I think they are oriental, and there will be more to them; culturally speaking, some tradition with an attached story or something? The floral/geometric, salmon-pink one is about half the size (bantam egg) in real life, but was cropped to fit!

Equally colourful, but a cheaper technology (who says progress has to mean better? 'Progress' is only inevitable, directional but not necessarily an improvement!), these litho-printed tin ones would have had a small toy or confectionary in them in the same vein as Christmas crackers, and pre-date Kinder by decades!

By my childhood they were being replaced by decorative paper-veneered, 'stock-card' eggs (there's a larger one which would have held a full-size chocolate egg - as a card 'box' - in storage so we will return to these again one day) and now - as we know - have been replaced completely by plastic gift eggs, available all year round.

I think the cat's probably slightly earlier (overall quality) and I like that the rabbit is painting a giant egg, on a tin egg that might have contained mini chocolate or sugar-candy eggs!

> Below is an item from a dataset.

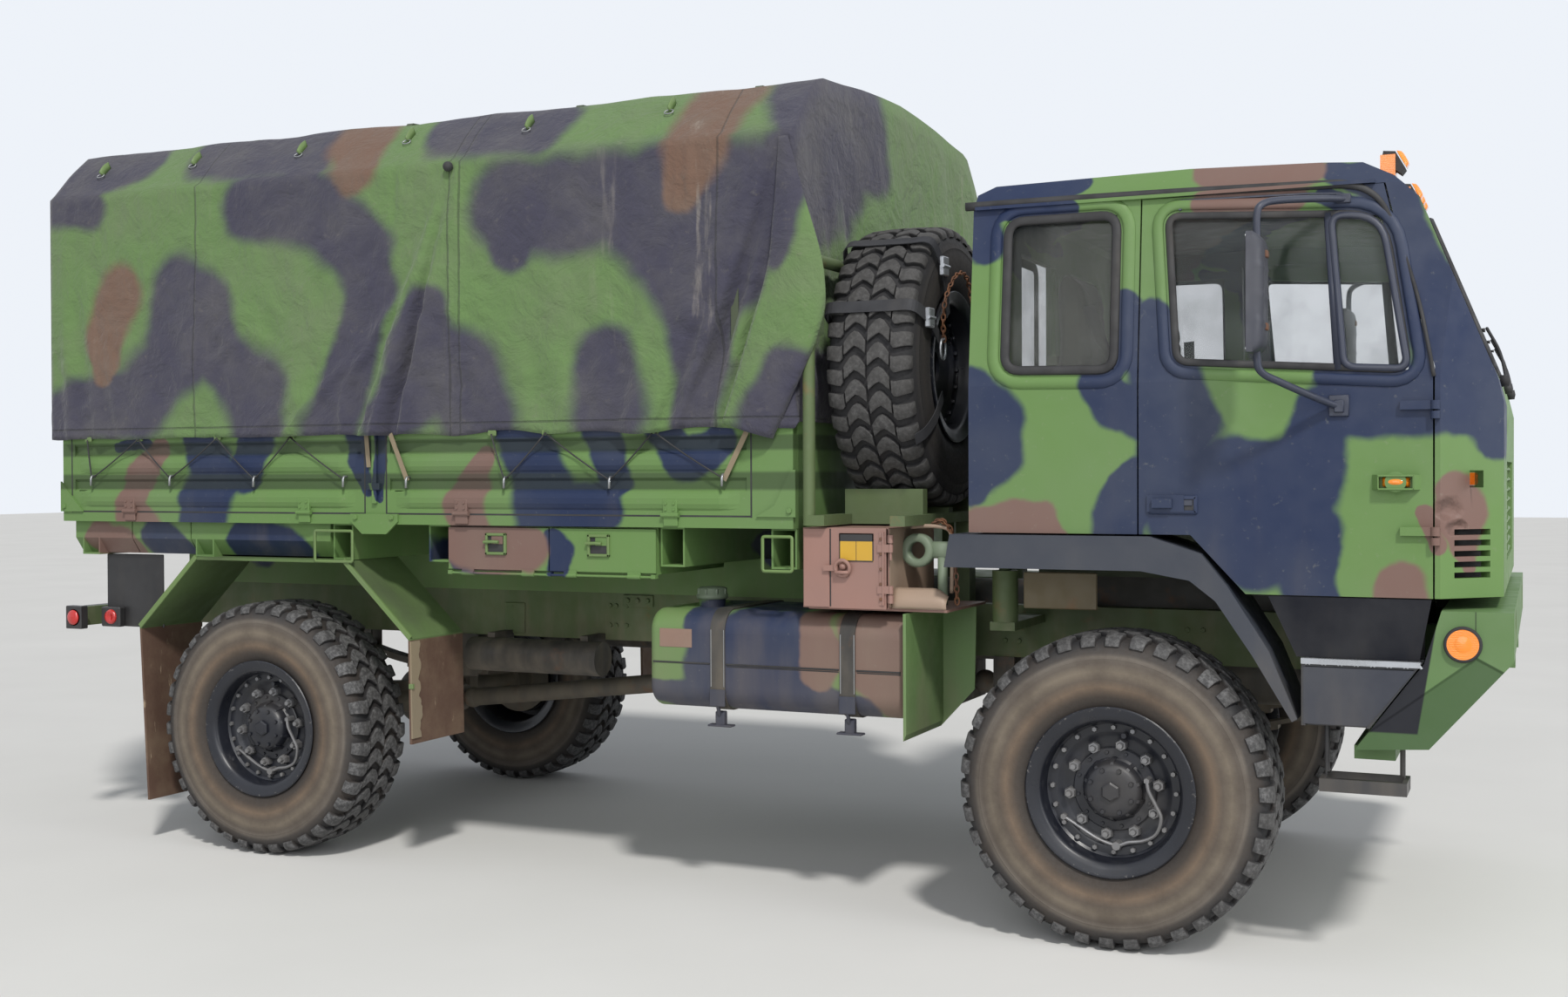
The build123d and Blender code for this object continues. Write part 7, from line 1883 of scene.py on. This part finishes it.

These might actually be trying to be acorns, but they were with the other eggs, so I shot them all together! The larger one is for a pot, the smaller one for a single-cup serving and they are charged with tea-leaves and used to infuse the hot water to make tea! Both are plated brass.

Coming back to ceramic for a full circle on this post, we have a stenciled 'Blue & White' pattern china egg sitting in a 'Red & White' pattern china egg-cup which is transfer-printed - the reason model kits have transfers not 'decals' (whatever they are - some Franco-American, Cajun-Quebecois, I wouldn't be surprised to learn!), the water-slide transfer being historically much older than the model-kit!

The china egg may even be from China, but it's a modern one (you can tell by the less defined or fuzzy edges of the colour) and there is an attempt at a crackle glaze - created by flicking damp sawdust at the items while they are in the oven.